NASHUA, N.H.–BAE Systems is able to continually refine and improve its infrared countermeasures products to keep military aircraft protected and survivable in great part by the data coming from its Dr. John R. Kreick Infrared Jamming and Simulation Lab here.

BAE Systems’ CIRCM

The lab is where the company learns all about a foreign air-to-air or air-to-ground infrared (IR) guided missile.

“We learn how they work and how to break them,” said Paul Squires, senior Principle Physicist-Jam Lab, during a media visit.

Right now the lab’s biggest customer is the Army, though it also works with the Navy and occasionally the Air Force, he said.

The point is to continually improve and perhaps reduce the size of current countermeasure systems under development at a nearby Merrimack Worrell/Weeks Aircrew Protection Center. BAE Systems Common Infrared Countermeasures (CIRCM) system is half the size of the Advanced Threat Infrared Countermeasures (ATIRCM) system.
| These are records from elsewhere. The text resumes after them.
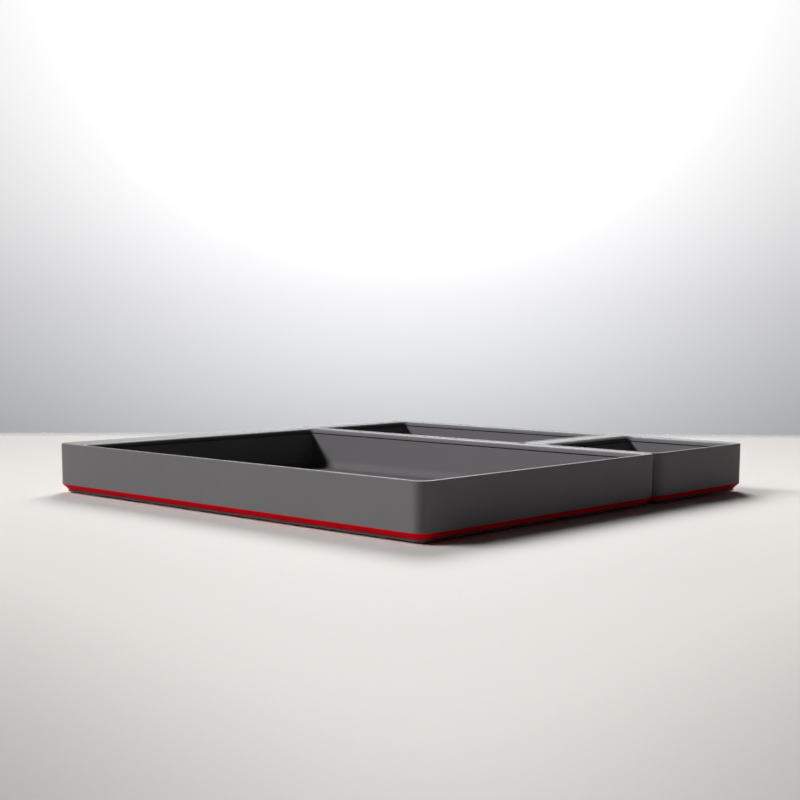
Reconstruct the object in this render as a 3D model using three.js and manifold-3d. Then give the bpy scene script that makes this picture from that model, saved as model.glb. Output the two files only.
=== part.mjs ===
// Drawer organizer: three loose double-walled trays that stand edge to edge in one square.
// Millimetres, +Z up. The origin is the middle of the square, on the surface the trays stand on.
// X runs along the long front of the large tray, Y runs from the front to the back.
import * as THREE from 'three';
import { mergeVertices } from 'three/addons/utils/BufferGeometryUtils.js';
import Module from 'manifold-3d';

const wasm = await Module();
wasm.setup();

// The grid that the trays share
const MODULE = 100;
const TRAY_SPACE = 0.6;

// Heights above the surface, from the bottom up
const FOOT_REACH = 0.7;
const BASE_THICKNESS = 1.4;
const BAND_RISE = 3.3;
const TRAY_HEIGHT = 30;

// Outer shell
const OUTER_CORNER = 7.5;
const OUTER_DRAFT = 0.4;
const SHELL_WALL = 2.2;
const TOP_EDGE_ROUND = 0.6;
const RIM_LAND = 1.5;
const RIM_THICKNESS = 2;
const LIP_RUN = 4.5;
const LIP_DROP = 3;
const LIP_WALL = 1.2;

// Gussets under the wide left ledge
const GUSSET_SPACING = 28;
const GUSSET_THICKNESS = 1.2;
const GUSSET_DROP = 14;
const GUSSET_TIP = 2;

// Inner tray
const LINER_WALL = 1.4;
const LINER_FLOOR = 1.6;
const LINER_DRAFT = 0.4;
const CAVITY_CORNER = 2.5;
const FLOOR_CORNER = 1.2;
const COVE_RADIUS = 5.6;
const TONGUE_WIDTH = 1.5;
const TONGUE_SHOULDER = 1.5;
const JOINT_REVEAL = 0.7;

// Accent band and the base plate under it
const BAND_RUN = 3.4;
const BAND_SEAT = 1.8;
const BAND_SEAT_HEIGHT = 1.9;
const SPIGOT_WALL = 1.4;
const SPIGOT_RISE = 3;
const BASE_EDGE = 0.4;

// Soft feet
const FOOT_RADIUS = 6;
const FOOT_POCKET = 0.7;
const FOOT_EDGE = 0.3;
const FOOT_INSET = 20;

const FIT_GAP = 0.3;
const CORNER_STEPS = 7;
const ROUND_STEPS = 4;
const COVE_STEPS = 5;
const FOOT_STEPS = 28;
const TOOL_REACH = 5;

// Levels and insets that several pieces share
const BASE_TOP = FOOT_REACH + BASE_THICKNESS;
const SHELL_FOOT = BASE_TOP + BAND_RISE;
const RIM_UNDERSIDE = TRAY_HEIGHT - RIM_THICKNESS;
const LIP_BOTTOM = TRAY_HEIGHT - LIP_DROP;
const CAVITY_INSET = RIM_LAND + LIP_RUN;
const LIP_BACK = CAVITY_INSET - LIP_WALL;
const LINER_TOP = LIP_BOTTOM - JOINT_REVEAL;
const FLOOR_TOP = BASE_TOP + LINER_FLOOR;
const COVE_TOP = FLOOR_TOP + COVE_RADIUS;
const BASE_INSET = OUTER_DRAFT + BAND_RUN;

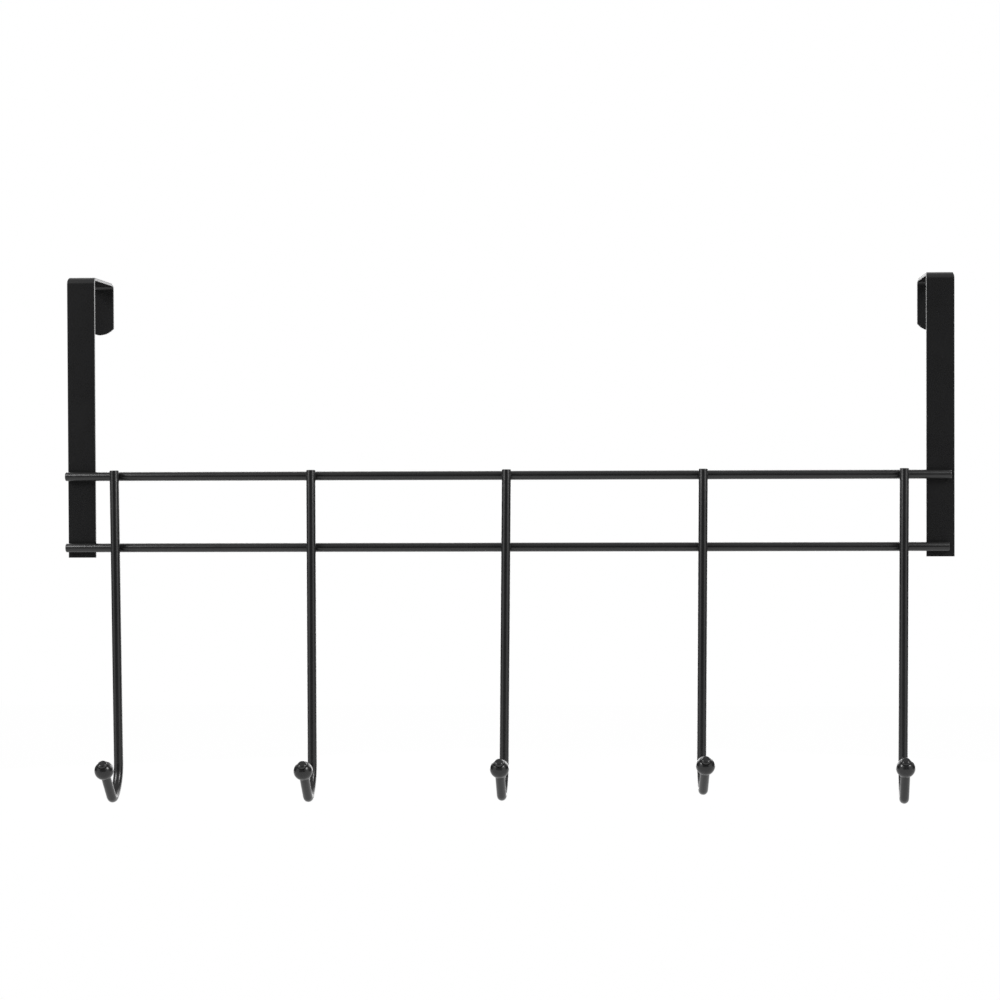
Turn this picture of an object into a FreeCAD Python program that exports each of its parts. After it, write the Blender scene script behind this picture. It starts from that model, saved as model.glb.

BAE and Northrop Grumman [NOC] are competing on the CIRCM program

For example, back in the late 1960s, the Army developed the Redeye missile system, which was cheap and easy to use, and claimed it couldn’t be defeated, Squires said. The then-company, Sanders Assoc., developed countermeasures for the missile that ultimately led to the cancellation of the program and funding went into the Stinger basic program.

Since that time, Sanders was bought in 1986 by Lockheed Martin [LMT] and then in 2000 by BAE, where it is now part of the Electronic Systems sector.

Squires showed visiting reporters a small sample of the missiles the lab has worked with, from the most widely proliferated missile in the world, the Russian SA-7 to the SA-14, -16,and -18.

The lab only receives part of the missile–the IR sensor, processor and gyroscopes and often no documentation. No warheads or motors go to the lab.

“Physics tends to be on our side,” Squires said. Even without documentation, there are constraints in how a missile could work and how to defeat it.

While new missiles only arrive every year or two or even longer, Squires said first up for that missile is open loop testing and evaluation, to see how it reacts when faced with a heat source, replicating an aircraft.

For scientists, it can be “like a kid at Christmas with a new toy,” Squires said.

They evaluate the health of the missile, for example, to determine if it’s been in a cave for 20 years or in pristine condition in a climate-controlled inventory, he said. Figuring out what’s going on inside the missile, the lab varies inputs to fine tune what they know.

The lab has several clean rooms, optical tables, two-axis rate tables, and assorted IR/ultraviolet (UV) sources.

Once the early evaluations are complete, the missile is plugged into one of six six-degree of freedom hardware in the loop simulators to see how missiles react, how countermeasures work against it and to improve and fine tune the scientific knowledge that will be used in IR countermeasures the company is producing or developing.

For the company and the government, the simulators provide a major cost and time saving over any live-fire testing.

Each simulator can make 5,000-8,000 missile shots during each iteration of a test. That works out to some 30,000 to 50,000 missile shots per day for all six machines. And the simulators do the testing in real time–if it takes a missile six seconds to get to a target, it will take six seconds in the simulator, Squires said.

Right now, Jam Lab is testing 14 different missile systems.

Last stop for the missile’s front end and actuators is a five axis flight motion simulator that “shakes the building” when it’s working, Squires said.